CD Review: Tchaikovsky String Quartets Nos. 1 and 3

Tchaikovsky: String Quartets Nos. 1 & 3 (Heath Quartet)

by Angus McPherson Limelight

January 11, 2017

“The Heath Quartet’s lush, integrated sound in the opening chords of Tchaikovsky’s optimistic String Quartet No 1 in D, Op. 11, sets the tone for this disc – the English ensemble’s debut on Harmonia Mundi… …The players trace sensitive arcs with muted strings in the delicate, folk-inspired second movement while the Scherzo hums with energy, the quartet producing a full, vibrant sound before the joyous romp of the quartet’s finale.”

CD Review: Tchaikovsky String Quartets Nos. 1 and 3

Tchaikovsky String Quartets Nos. 1 and 3 CD Review

The Times

November 1, 2016

“In the hymn-like introduction, andante sostenuto, and especially the andante funebre e doloroso, the Heath players pour out Tchaikovsky’s grief for his friend with a depth of tone and virtuosity – in the allegros – that matches the finest Russians on disc. A notable debut.”

CD Review: Tippett String Quartets

Tippett String Quartets

by Peter Quantrill Gramphone

September 1, 2016

“The Wigmore hush – and the Heaths’ response to it – is most beneficial in the long, fragile span of the Fifth’s finale. Caution is thrown to the winds most memorably in the Fourth Quartet, the cycle’s charged flashpoint.

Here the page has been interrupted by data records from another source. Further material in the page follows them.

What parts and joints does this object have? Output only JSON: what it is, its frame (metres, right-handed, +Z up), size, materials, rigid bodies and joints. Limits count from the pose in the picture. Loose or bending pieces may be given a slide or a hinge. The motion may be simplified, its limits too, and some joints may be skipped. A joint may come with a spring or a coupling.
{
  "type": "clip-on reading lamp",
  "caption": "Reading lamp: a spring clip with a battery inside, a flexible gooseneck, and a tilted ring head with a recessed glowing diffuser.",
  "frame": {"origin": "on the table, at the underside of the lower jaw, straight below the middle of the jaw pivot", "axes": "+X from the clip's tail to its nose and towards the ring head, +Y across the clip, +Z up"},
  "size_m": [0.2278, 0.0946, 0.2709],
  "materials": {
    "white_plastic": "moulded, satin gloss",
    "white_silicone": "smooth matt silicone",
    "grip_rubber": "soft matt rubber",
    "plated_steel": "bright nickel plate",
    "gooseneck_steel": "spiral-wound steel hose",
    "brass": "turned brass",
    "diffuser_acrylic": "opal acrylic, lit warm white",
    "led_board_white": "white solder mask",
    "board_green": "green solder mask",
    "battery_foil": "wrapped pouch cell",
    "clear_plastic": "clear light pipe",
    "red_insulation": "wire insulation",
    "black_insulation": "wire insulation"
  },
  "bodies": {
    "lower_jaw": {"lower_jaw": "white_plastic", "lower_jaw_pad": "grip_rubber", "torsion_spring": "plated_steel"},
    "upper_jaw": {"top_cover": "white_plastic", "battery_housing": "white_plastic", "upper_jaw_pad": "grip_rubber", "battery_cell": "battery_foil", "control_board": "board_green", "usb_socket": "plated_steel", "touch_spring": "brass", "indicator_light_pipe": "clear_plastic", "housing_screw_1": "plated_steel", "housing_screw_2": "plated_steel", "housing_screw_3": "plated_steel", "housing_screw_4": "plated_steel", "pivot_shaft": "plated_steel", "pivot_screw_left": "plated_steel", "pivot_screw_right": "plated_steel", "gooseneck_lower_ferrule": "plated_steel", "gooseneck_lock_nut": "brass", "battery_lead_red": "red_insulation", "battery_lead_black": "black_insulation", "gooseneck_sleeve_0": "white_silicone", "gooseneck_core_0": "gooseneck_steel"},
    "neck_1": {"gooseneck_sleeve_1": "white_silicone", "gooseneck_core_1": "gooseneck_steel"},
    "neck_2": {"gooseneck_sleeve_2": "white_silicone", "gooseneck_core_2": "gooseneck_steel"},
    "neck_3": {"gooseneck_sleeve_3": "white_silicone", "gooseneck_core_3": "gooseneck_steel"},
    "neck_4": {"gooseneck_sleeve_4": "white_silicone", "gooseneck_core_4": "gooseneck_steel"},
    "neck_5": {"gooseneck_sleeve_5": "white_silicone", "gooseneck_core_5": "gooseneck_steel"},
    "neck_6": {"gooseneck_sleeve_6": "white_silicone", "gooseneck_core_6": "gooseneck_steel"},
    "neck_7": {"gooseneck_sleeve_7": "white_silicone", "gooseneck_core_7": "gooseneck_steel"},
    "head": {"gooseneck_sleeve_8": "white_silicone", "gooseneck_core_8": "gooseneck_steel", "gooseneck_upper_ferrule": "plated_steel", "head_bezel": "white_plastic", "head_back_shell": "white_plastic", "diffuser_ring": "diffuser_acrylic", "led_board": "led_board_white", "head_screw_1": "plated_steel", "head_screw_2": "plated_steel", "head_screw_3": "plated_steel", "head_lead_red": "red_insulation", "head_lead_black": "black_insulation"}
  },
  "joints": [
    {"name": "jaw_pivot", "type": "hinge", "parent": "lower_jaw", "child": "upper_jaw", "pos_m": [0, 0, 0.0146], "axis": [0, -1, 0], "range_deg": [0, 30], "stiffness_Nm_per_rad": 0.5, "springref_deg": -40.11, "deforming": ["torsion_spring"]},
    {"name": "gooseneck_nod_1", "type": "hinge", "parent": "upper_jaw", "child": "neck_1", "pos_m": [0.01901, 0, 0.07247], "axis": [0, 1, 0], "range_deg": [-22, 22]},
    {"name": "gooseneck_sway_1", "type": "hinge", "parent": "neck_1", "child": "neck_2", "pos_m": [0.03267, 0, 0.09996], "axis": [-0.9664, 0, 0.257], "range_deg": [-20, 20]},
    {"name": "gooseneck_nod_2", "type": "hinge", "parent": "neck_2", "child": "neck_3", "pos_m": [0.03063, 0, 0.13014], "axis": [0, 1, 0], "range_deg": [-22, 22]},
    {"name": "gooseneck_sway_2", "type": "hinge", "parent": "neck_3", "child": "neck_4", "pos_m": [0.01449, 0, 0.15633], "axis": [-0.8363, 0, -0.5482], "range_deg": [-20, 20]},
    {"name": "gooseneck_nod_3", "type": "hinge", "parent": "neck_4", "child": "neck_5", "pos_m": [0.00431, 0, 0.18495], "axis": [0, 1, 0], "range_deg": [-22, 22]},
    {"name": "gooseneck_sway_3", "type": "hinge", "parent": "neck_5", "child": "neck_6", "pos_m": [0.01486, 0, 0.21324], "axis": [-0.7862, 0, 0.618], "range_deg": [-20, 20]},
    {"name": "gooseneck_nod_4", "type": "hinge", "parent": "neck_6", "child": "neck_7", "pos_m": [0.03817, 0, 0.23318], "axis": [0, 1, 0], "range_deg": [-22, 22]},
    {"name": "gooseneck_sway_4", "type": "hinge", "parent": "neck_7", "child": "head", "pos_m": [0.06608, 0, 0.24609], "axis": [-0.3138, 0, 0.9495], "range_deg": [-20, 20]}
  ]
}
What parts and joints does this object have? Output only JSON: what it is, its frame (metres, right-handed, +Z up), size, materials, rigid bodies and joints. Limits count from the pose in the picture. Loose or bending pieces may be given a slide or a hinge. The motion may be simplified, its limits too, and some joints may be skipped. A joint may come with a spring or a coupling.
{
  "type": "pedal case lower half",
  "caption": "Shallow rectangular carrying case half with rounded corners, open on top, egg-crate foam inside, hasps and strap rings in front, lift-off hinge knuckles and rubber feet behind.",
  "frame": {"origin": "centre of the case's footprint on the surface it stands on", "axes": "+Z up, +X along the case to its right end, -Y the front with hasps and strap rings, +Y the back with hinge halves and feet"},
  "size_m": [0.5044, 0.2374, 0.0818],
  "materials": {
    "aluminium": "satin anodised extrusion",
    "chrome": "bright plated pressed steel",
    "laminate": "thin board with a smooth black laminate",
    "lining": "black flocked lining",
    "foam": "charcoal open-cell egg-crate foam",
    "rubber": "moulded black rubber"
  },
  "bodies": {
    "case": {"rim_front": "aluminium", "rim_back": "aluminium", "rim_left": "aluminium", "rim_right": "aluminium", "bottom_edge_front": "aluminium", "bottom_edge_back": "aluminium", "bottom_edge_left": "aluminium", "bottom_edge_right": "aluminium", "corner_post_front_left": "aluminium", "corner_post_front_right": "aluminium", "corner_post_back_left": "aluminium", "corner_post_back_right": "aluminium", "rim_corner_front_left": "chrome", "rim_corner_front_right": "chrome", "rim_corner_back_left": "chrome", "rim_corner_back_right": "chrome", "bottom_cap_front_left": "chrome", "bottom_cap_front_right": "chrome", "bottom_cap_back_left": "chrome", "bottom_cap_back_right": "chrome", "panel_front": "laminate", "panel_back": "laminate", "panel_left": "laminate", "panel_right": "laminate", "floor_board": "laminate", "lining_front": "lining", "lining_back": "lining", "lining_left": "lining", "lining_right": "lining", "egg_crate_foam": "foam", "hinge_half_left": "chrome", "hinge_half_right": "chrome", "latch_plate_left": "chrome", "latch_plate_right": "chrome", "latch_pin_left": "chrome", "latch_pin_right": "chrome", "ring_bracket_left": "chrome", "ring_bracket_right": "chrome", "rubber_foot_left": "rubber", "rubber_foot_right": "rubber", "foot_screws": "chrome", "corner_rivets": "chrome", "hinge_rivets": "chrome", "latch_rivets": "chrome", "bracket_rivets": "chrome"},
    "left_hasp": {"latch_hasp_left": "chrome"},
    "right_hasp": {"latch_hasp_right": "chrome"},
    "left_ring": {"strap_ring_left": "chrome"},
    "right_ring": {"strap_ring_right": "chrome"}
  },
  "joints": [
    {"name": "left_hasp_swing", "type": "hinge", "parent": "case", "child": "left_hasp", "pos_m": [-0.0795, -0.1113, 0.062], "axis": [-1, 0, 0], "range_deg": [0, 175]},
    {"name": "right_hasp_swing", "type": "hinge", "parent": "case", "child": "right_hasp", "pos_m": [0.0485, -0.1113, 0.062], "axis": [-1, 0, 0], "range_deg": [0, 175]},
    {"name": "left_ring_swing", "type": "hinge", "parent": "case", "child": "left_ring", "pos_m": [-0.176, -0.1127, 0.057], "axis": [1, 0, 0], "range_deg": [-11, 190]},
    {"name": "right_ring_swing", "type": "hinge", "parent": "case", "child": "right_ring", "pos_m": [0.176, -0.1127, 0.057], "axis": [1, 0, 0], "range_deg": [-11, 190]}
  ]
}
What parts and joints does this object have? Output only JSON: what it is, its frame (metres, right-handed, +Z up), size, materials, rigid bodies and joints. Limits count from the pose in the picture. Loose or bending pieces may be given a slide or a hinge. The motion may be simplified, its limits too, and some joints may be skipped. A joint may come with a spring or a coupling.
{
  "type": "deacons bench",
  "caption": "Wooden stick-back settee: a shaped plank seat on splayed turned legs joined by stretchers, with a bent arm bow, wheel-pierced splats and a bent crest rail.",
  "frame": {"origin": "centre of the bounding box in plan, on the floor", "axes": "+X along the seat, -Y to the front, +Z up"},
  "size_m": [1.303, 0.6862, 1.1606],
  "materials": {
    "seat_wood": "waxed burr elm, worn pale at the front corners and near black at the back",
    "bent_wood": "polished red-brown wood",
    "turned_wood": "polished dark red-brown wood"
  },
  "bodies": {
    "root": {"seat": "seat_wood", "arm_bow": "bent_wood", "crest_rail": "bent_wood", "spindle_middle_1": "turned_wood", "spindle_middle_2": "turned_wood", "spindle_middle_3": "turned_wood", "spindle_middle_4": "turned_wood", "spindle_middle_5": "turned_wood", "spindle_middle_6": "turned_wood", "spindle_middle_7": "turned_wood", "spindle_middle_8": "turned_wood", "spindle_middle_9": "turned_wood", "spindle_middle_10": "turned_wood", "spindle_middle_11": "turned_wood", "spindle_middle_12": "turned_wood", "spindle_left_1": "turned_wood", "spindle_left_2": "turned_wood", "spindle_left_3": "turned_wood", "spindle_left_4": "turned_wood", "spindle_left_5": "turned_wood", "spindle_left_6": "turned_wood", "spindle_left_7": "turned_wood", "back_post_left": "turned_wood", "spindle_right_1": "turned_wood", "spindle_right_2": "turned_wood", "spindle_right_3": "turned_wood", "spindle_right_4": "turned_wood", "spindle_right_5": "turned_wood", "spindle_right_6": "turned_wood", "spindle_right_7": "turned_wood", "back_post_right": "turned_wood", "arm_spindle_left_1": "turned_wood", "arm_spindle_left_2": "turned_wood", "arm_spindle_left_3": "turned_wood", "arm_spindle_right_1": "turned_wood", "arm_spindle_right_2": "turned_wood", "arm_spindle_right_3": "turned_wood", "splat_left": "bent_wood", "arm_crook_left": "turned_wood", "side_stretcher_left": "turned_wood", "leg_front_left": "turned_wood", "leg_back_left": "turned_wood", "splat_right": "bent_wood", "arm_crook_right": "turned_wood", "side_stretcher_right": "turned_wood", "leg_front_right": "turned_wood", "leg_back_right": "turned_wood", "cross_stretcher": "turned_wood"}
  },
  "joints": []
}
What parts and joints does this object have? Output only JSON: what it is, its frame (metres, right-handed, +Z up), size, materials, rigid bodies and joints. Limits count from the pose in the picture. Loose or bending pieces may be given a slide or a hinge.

The Heaths maintain tension throughout, withholding arrival-points from this birth-to-life narrative, whereas The Lindsays allow breathing space in the central, Bartókian nocturne. Both approaches are persuasive, but no one has dramatised the finale’s palindrome, with a spooky hall of mirrored harmonics at its centre, with the poise of the Heaths. A tremendous achievement.”